Regardless - if so many people are having the same problem, there’s a flaw in the way the thing is set up. Saying “well, you can go in and change this or that setting” is helpful, but it does not change the fact that there is an inherent problem with the system.
There should never ever be a situation where they force you into an update without any way to abort the process. Even if you agree to the automatic forced updates, there should still be an option to postpone if you really need to. There are sometimes extenuating circumstances.
As far as keeping track of when Microsoft does the monthly updates or putting ourselves on a schedule of manual updates, fuck that. They’re the ones that have to keep creating patches for things, so the onus is on them to notify me when I have to do an update. I agree that re-booting fairly frequently is a good idea, however.

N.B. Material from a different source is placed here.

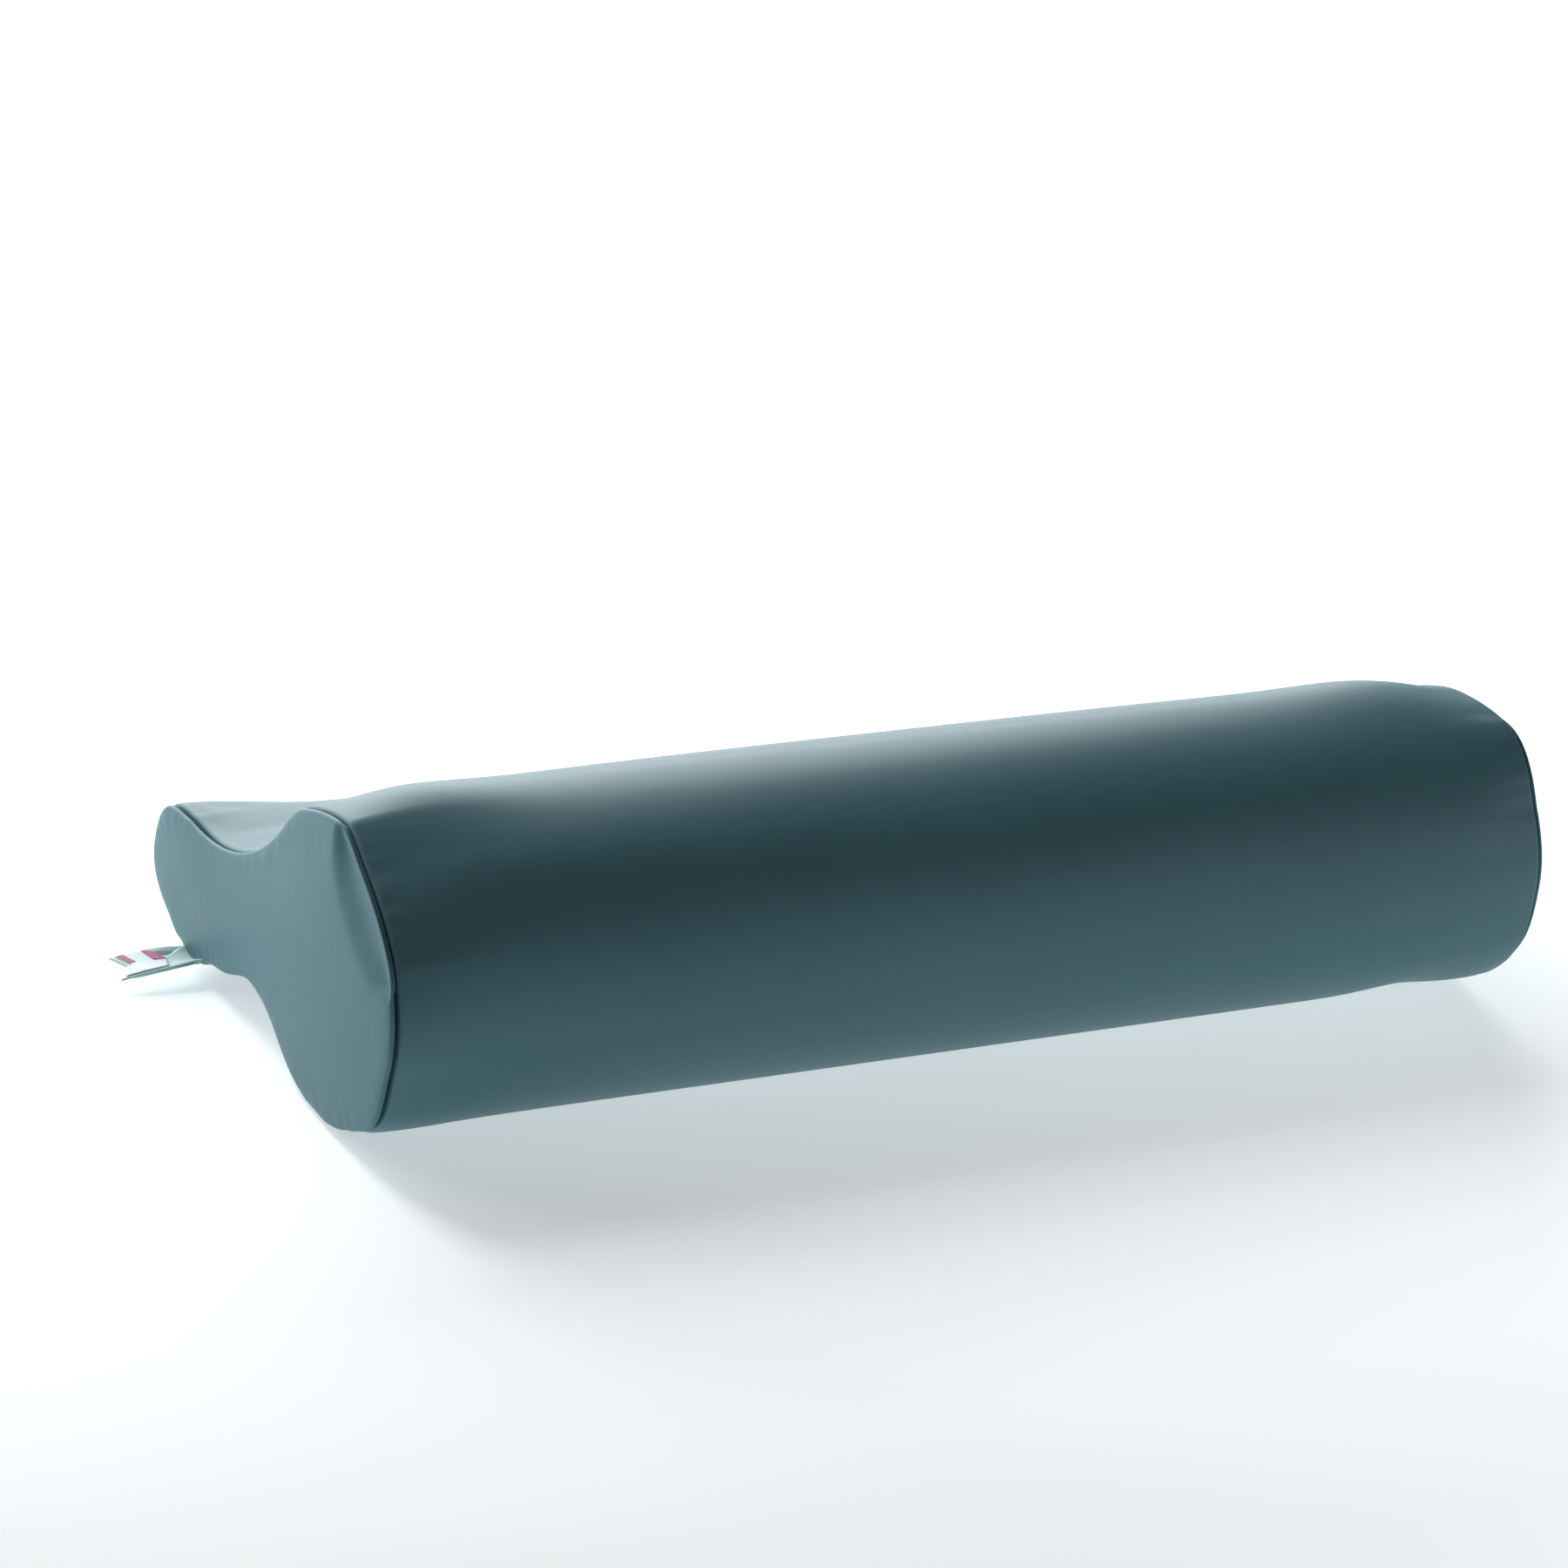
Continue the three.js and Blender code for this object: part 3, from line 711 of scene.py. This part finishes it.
# ---- stitches ----
# One stitch is a short rounded length of thread from a to b, with up square to it.
def addStitch(points, faces, a, b, radius, up):
    first = len(points)
    a, b = np.array(a, float), np.array(b, float)
    run = (b - a) / np.linalg.norm(b - a)
    up = up - run * (up @ run)
    up = up / np.linalg.norm(up)
    aside = np.cross(run, up)
    sides = 6
    profile = [(0.0, 0.35), (0.12, 0.85), (0.5, 1.0), (0.88, 0.85), (1.0, 0.35)]
    for share, width in profile:
        centre = a + (b - a) * share
        for k in range(sides):
            turn = 2 * math.pi * k / sides
            points.append(centre + radius * width * (math.cos(turn) * up + math.sin(turn) * aside))
    for i in range(len(profile) - 1):
        for k in range(sides):
            m = (k + 1) % sides
            low, high = first + i * sides, first + (i + 1) * sides
            faces.append((low + m, low + k, high + k, high + m))
    faces.append(tuple(first + k for k in range(sides)))
    faces.append(tuple(first + (len(profile) - 1) * sides + k for k in reversed(range(sides))))


stitch = {"radius": 0.28 * mm, "length": 2.6 * mm, "pitch": 3.2 * mm, "seamInset": 5.2 * mm}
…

I think the idea is that this way, the average level of user convenience is higher as bugs are automatically fixed and security flaws corrected. I’m not saying they definitely got the balance right, but I assume that’s the idea.
Windows Security Essentials doesn’t work with Windows 8 or 8.1 anyway.
I have Windows 8.1 and it has never done what the OP describes and I’ve never changed any settings for it. It pops up a screen that says it needs to restart and has buttons for ‘Restart’ and ‘Later’. If you click ‘Later’, it gives you one day.
I’ve also never had Windows Defender bitch about updates.
The one thing I hate is that it seems every time it does updates, I have to turn the One Drive off.